Request: In the listing below, locate the line that contains "shank = rod(thread_diameter, shank_length)" and the line that contains "a zinc-plated bolt.". Restate word for word those two lines and every line between them, and nothing else.

3D code data:
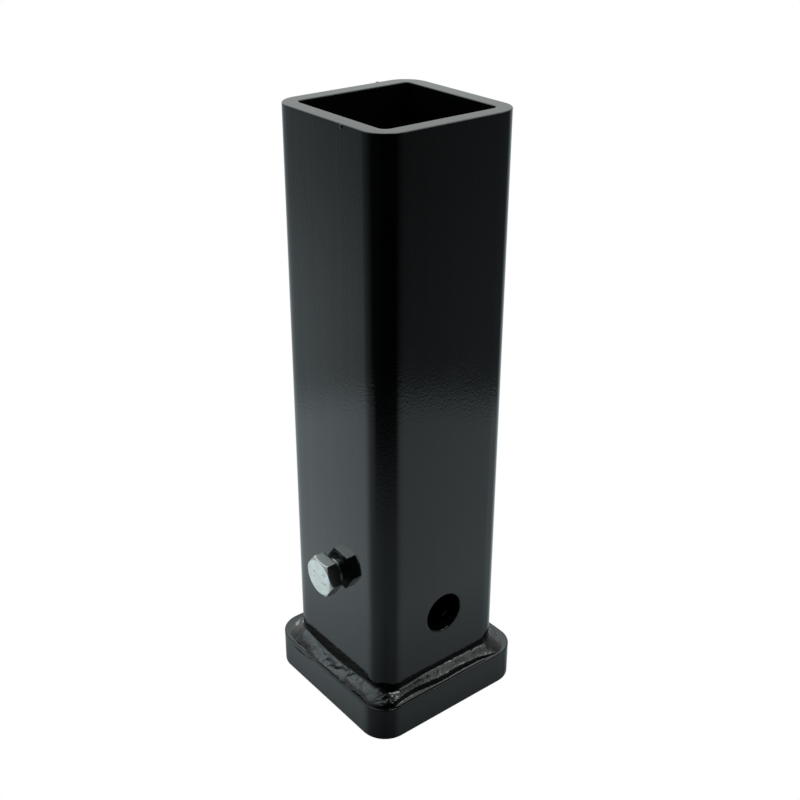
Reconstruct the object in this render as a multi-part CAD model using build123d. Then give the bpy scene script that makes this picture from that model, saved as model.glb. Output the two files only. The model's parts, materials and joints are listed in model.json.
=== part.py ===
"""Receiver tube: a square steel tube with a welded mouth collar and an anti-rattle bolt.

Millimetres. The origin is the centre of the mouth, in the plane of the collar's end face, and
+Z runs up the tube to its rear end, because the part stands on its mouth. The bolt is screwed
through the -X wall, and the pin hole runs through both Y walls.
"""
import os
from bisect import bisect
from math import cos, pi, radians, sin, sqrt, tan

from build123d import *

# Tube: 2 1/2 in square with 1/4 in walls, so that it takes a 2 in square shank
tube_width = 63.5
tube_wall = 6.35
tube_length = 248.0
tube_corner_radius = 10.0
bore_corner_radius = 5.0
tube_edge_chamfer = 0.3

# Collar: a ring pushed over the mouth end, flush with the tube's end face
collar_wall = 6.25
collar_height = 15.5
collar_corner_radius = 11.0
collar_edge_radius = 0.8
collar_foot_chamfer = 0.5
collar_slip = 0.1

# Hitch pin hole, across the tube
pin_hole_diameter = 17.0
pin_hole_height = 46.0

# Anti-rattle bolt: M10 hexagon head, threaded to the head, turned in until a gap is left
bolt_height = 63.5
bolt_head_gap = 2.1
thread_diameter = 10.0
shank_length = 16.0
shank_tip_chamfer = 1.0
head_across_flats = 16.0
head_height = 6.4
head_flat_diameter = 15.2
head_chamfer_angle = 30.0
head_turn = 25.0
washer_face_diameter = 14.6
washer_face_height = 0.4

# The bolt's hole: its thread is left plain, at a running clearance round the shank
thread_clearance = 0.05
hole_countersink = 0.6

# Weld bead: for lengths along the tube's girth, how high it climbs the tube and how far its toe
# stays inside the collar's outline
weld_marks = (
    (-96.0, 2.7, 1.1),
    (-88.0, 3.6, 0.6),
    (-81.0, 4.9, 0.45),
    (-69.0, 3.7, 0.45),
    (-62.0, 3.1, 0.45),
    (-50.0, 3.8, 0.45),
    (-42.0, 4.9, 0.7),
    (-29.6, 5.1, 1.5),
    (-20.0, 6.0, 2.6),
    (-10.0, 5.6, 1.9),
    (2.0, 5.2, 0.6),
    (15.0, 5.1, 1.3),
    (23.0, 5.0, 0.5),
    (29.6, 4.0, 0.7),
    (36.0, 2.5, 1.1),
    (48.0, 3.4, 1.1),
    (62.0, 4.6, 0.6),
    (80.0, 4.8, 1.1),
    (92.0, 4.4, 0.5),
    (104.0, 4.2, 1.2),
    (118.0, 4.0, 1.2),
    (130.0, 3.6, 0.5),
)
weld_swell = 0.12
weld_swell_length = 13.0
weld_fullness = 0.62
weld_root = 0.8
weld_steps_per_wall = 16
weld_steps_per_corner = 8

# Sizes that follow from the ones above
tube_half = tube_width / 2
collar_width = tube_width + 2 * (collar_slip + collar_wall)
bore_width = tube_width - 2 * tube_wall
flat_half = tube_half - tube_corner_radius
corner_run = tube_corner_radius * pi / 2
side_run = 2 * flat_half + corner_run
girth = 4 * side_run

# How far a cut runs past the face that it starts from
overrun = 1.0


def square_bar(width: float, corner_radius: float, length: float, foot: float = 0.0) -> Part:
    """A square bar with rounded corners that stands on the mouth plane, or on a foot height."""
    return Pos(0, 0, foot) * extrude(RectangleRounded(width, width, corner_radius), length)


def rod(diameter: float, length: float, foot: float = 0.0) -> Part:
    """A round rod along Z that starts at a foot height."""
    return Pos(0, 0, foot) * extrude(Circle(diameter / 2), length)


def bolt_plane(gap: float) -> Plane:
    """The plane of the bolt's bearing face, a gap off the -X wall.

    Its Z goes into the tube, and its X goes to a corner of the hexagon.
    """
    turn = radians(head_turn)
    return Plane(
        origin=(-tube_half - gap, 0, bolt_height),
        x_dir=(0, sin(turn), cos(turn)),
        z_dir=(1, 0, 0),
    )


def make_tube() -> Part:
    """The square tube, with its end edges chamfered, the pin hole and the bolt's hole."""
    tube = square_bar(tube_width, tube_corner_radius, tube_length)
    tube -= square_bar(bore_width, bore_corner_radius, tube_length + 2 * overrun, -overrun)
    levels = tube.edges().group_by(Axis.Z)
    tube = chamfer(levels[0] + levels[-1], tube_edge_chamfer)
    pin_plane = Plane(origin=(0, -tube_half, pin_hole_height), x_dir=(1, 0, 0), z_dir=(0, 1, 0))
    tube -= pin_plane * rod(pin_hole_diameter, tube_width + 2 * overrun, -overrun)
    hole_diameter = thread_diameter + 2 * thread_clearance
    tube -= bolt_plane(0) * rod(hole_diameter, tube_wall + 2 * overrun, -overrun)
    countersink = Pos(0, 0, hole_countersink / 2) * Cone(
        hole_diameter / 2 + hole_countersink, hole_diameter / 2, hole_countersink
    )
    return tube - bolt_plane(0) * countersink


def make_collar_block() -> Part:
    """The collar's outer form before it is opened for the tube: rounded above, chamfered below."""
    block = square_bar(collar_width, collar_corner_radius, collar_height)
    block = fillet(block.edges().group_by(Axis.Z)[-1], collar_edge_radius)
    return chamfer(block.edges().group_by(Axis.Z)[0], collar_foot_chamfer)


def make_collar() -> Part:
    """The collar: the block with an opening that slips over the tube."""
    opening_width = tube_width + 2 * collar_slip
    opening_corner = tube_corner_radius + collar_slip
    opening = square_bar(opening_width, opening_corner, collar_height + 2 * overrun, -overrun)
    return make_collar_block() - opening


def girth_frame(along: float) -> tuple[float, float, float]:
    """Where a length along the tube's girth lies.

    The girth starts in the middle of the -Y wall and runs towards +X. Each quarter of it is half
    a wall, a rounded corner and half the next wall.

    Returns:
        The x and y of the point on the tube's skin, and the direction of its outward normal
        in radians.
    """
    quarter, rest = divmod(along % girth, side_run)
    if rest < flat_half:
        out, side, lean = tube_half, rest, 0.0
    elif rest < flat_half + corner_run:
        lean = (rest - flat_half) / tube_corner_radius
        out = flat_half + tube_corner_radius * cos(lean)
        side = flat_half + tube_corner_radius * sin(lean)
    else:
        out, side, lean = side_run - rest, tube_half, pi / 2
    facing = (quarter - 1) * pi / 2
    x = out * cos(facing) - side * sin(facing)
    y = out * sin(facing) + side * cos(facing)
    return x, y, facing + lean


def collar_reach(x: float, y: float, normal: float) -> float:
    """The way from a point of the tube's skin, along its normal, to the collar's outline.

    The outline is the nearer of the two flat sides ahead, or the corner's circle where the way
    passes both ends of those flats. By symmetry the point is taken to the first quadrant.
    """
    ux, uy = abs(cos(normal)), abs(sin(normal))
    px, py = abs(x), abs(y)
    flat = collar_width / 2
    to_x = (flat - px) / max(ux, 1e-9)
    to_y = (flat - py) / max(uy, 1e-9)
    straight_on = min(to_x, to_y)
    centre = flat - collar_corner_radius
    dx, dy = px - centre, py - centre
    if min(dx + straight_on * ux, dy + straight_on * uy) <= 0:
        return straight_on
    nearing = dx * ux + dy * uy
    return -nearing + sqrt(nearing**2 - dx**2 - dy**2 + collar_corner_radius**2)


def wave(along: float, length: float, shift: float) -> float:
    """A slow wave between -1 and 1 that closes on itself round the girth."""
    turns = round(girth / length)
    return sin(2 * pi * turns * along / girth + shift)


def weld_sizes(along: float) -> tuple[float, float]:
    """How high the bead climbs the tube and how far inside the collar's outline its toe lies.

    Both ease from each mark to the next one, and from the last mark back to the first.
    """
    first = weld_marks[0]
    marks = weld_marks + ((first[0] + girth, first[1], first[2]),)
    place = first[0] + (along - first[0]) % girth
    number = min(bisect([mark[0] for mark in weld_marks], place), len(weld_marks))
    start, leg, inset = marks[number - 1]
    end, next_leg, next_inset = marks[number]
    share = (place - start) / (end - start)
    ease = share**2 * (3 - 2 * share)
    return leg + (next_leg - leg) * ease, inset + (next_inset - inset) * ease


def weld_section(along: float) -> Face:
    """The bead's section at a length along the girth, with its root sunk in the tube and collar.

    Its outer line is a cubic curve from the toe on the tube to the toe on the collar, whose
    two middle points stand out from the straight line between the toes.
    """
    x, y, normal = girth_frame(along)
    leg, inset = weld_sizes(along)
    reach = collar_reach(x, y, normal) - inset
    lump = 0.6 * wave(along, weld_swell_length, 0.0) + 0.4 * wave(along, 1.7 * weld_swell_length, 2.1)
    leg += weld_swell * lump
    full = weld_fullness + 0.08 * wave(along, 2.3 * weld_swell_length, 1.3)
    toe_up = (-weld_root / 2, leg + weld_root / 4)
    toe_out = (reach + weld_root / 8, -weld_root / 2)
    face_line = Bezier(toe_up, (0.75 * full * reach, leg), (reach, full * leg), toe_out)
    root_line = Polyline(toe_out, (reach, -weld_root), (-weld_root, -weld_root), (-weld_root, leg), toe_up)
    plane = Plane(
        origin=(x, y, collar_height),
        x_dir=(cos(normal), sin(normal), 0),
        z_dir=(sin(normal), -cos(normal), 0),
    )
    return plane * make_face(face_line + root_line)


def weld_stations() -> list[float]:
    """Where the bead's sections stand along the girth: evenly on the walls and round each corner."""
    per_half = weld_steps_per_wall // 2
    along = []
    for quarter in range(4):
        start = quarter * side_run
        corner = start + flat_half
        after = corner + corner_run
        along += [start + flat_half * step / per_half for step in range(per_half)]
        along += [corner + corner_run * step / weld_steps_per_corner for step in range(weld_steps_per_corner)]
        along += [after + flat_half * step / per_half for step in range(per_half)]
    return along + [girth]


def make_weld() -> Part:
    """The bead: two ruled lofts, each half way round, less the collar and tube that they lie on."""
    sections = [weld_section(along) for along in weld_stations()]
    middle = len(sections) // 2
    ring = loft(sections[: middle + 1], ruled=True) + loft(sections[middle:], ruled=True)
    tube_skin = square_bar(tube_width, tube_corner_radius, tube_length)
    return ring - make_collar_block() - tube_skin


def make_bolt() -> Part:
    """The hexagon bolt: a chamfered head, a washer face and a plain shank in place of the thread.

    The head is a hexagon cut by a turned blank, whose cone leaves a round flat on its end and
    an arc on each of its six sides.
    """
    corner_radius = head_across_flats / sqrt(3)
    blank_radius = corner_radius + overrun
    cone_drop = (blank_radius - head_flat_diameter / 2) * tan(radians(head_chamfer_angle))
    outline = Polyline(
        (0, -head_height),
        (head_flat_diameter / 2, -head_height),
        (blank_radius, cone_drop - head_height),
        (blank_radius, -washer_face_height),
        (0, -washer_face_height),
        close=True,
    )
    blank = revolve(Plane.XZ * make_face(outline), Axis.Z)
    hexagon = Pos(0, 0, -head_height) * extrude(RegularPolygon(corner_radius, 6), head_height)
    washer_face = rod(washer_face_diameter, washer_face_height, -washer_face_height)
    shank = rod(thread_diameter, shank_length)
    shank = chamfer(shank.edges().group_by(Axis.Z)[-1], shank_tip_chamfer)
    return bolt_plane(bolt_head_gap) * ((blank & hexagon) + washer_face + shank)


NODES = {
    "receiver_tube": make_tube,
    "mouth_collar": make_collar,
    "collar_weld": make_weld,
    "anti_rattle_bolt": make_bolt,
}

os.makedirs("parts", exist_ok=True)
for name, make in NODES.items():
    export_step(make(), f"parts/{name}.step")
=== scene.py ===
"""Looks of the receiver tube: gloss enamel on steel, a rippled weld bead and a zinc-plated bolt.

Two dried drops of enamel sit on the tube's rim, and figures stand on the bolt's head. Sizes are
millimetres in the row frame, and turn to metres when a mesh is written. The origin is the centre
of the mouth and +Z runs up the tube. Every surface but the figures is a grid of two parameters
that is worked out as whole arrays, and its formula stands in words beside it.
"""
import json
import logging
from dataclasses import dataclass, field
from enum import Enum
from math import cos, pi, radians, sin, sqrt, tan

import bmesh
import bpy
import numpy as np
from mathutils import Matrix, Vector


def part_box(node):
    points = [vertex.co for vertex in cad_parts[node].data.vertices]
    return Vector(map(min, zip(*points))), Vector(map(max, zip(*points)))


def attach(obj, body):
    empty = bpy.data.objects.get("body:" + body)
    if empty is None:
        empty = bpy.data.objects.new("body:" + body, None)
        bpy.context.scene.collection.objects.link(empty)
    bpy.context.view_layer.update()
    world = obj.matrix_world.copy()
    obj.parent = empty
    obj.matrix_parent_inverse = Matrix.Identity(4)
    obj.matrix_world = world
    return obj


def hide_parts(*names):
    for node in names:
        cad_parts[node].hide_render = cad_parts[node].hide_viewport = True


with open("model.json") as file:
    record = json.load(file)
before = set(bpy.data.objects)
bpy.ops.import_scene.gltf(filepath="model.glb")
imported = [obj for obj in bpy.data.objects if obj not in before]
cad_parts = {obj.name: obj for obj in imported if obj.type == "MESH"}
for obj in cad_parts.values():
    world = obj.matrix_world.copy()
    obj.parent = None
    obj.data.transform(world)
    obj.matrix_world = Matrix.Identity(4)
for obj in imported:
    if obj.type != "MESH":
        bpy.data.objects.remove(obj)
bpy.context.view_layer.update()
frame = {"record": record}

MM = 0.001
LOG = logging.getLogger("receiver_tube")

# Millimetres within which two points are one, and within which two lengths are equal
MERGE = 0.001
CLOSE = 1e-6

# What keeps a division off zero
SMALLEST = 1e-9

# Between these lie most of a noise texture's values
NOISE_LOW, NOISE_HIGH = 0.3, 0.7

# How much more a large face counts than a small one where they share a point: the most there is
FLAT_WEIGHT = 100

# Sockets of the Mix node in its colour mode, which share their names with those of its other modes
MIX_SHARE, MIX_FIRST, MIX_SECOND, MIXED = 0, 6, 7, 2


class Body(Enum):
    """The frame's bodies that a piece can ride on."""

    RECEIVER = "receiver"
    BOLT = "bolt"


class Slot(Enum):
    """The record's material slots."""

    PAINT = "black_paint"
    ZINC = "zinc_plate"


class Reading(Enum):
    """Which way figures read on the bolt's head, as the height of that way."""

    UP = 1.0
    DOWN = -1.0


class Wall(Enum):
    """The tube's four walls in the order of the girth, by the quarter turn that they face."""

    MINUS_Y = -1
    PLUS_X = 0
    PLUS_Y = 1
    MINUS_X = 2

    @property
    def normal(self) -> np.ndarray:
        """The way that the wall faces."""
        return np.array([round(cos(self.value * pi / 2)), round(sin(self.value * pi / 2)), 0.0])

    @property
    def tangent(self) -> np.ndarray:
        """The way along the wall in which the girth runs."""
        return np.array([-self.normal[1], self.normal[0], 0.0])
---
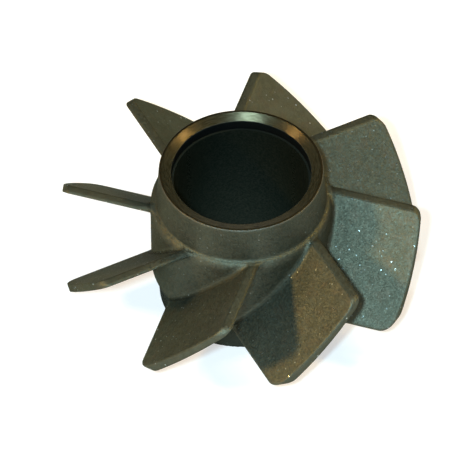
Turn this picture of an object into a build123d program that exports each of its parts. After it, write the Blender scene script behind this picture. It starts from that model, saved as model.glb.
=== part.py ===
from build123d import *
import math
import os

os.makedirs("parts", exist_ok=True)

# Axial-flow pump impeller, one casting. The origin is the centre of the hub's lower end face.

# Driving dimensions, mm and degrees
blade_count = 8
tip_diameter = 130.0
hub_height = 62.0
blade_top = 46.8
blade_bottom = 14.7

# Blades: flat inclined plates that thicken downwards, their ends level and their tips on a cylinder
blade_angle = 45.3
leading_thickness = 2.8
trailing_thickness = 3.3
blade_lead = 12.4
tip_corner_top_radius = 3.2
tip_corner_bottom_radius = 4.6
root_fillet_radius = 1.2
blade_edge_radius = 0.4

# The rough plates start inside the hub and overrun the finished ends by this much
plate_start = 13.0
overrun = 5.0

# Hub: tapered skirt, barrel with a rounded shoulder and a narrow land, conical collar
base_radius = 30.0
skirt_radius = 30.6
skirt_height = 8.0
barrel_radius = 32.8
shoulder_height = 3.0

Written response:
    shank = rod(thread_diameter, shank_length)
    shank = chamfer(shank.edges().group_by(Axis.Z)[-1], shank_tip_chamfer)
    return bolt_plane(bolt_head_gap) * ((blank & hexagon) + washer_face + shank)


NODES = {
    "receiver_tube": make_tube,
    "mouth_collar": make_collar,
    "collar_weld": make_weld,
    "anti_rattle_bolt": make_bolt,
}

os.makedirs("parts", exist_ok=True)
for name, make in NODES.items():
    export_step(make(), f"parts/{name}.step")
=== scene.py ===
"""Looks of the receiver tube: gloss enamel on steel, a rippled weld bead and a zinc-plated bolt.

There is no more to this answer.